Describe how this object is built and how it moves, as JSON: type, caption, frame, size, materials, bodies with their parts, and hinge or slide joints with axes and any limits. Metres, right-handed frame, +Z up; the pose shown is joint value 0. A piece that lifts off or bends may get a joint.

...

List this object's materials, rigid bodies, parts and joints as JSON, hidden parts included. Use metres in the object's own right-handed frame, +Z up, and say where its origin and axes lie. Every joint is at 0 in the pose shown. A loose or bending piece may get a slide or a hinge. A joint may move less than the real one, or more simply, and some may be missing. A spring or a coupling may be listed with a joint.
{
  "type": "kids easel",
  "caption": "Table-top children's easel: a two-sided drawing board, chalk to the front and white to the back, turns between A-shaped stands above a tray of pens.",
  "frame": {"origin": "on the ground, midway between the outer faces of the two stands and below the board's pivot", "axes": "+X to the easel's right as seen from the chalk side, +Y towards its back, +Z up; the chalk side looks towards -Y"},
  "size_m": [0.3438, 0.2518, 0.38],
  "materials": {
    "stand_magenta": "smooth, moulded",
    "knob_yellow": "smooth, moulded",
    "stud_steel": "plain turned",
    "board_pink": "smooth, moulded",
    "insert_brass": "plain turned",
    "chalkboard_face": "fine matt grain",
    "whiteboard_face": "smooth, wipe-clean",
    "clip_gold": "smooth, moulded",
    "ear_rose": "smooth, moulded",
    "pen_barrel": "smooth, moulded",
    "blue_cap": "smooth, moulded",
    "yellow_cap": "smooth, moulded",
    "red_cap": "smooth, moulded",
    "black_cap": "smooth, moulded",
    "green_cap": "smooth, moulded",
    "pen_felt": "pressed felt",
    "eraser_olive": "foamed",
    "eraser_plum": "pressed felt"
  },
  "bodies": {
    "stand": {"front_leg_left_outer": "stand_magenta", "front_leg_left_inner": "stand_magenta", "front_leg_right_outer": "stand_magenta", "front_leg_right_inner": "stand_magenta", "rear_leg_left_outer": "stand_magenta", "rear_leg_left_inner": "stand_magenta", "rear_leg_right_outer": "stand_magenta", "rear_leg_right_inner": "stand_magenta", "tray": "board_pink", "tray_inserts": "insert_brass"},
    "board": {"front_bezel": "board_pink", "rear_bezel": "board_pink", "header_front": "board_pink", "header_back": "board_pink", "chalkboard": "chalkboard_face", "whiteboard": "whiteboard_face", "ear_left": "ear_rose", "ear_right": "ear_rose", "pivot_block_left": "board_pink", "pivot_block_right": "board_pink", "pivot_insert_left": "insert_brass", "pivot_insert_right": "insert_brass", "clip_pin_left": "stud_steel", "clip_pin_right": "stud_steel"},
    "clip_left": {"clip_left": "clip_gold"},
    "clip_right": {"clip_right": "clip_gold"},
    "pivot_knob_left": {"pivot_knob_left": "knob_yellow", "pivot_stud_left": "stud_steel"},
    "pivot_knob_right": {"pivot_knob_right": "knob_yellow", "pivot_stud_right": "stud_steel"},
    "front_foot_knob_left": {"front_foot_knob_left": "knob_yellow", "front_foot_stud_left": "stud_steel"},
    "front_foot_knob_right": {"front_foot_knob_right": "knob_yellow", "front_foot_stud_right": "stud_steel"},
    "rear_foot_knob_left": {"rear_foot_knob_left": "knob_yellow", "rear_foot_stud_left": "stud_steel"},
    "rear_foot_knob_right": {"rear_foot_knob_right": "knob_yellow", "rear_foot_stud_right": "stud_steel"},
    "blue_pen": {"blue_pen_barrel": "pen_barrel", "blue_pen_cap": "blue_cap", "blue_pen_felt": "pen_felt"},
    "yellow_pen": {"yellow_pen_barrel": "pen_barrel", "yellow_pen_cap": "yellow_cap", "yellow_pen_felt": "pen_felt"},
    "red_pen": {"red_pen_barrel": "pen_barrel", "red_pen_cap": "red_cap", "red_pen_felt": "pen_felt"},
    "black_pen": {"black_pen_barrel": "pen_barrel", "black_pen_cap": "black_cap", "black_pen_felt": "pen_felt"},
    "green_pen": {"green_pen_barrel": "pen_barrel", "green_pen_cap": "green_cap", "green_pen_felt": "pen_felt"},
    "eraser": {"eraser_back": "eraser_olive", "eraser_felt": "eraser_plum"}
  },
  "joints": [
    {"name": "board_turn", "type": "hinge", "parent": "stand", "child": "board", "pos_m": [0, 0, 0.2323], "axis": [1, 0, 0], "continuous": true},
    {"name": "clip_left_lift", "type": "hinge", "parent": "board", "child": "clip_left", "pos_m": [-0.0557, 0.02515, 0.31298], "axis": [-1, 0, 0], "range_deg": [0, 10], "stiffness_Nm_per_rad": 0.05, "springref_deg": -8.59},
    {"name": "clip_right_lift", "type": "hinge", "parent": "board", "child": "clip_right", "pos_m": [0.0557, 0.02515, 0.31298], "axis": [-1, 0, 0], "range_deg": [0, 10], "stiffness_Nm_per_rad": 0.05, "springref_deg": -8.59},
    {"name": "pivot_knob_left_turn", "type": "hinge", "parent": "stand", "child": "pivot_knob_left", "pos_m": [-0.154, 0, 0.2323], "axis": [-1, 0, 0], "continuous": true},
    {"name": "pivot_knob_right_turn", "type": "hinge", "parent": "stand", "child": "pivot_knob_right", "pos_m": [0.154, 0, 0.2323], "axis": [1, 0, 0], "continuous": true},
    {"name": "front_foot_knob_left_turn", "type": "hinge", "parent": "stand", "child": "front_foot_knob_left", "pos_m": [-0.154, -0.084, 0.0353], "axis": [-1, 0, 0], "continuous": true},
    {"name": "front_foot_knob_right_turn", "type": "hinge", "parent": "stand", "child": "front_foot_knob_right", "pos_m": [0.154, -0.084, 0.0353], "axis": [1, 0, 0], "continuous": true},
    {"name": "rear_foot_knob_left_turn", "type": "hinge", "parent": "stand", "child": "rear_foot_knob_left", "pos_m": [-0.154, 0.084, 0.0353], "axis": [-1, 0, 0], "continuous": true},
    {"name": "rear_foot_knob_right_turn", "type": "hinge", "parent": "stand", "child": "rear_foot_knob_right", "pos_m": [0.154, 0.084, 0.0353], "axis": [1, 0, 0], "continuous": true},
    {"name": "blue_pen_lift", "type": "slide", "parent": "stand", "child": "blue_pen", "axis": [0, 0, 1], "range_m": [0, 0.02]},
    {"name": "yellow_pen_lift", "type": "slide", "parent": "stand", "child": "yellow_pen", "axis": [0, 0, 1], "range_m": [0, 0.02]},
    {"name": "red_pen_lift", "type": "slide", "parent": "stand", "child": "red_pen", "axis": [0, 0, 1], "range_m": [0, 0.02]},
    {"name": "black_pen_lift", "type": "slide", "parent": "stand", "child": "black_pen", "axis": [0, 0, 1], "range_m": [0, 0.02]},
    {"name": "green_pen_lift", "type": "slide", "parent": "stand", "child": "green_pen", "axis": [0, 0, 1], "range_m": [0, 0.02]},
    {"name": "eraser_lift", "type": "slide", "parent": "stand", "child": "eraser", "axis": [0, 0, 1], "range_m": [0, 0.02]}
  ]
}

...

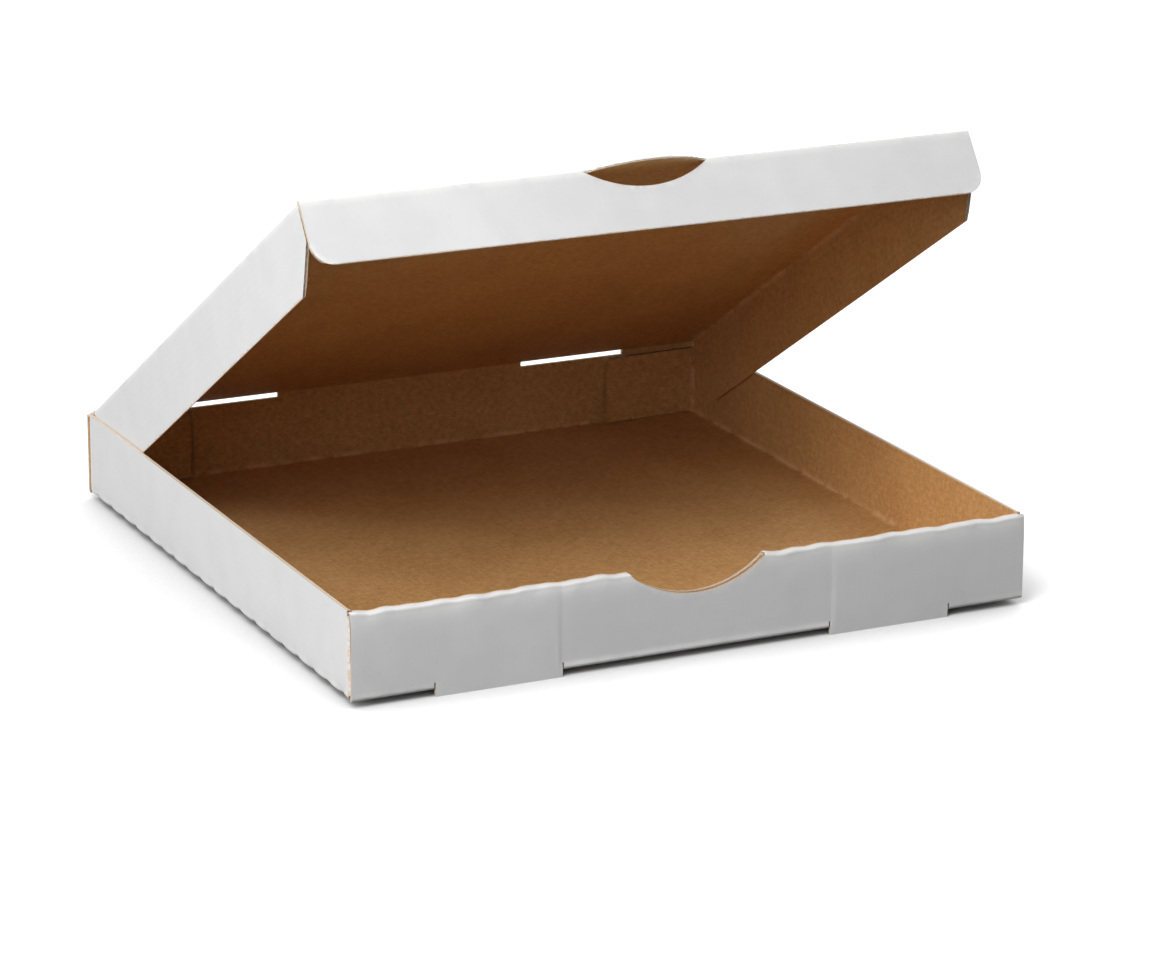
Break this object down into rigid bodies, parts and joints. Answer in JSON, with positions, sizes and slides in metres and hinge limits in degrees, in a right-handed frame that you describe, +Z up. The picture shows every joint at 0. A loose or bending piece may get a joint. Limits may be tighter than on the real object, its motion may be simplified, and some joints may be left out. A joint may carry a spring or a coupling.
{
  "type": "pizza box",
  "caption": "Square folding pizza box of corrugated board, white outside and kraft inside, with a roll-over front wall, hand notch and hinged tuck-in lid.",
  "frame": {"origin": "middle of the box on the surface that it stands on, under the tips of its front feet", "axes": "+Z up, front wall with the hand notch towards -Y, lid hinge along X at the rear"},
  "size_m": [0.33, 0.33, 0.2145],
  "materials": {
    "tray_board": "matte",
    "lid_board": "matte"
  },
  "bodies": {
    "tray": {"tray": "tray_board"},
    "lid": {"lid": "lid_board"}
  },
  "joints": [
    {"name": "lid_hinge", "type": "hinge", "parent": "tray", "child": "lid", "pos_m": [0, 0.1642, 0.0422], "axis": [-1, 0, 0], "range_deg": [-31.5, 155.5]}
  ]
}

SHORT PROBLEM => Copy each line above that contains the string "axes".

RESPONSE BELOW =>
Describe how this object is built and how it moves, as JSON: type, caption, frame, size, materials, bodies with their parts, and hinge or slide joints with axes and any limits. Metres, right-handed frame, +Z up; the pose shown is joint value 0. A piece that lifts off or bends may get a joint.
List this object's materials, rigid bodies, parts and joints as JSON, hidden parts included. Use metres in the object's own right-handed frame, +Z up, and say where its origin and axes lie. Every joint is at 0 in the pose shown. A loose or bending piece may get a slide or a hinge. A joint may move less than the real one, or more simply, and some may be missing. A spring or a coupling may be listed with a joint.
  "frame": {"origin": "on the ground, midway between the outer faces of the two stands and below the board's pivot", "axes": "+X to the easel's right as seen from the chalk side, +Y towards its back, +Z up; the chalk side looks towards -Y"},
  "frame": {"origin": "middle of the box on the surface that it stands on, under the tips of its front feet", "axes": "+Z up, front wall with the hand notch towards -Y, lid hinge along X at the rear"},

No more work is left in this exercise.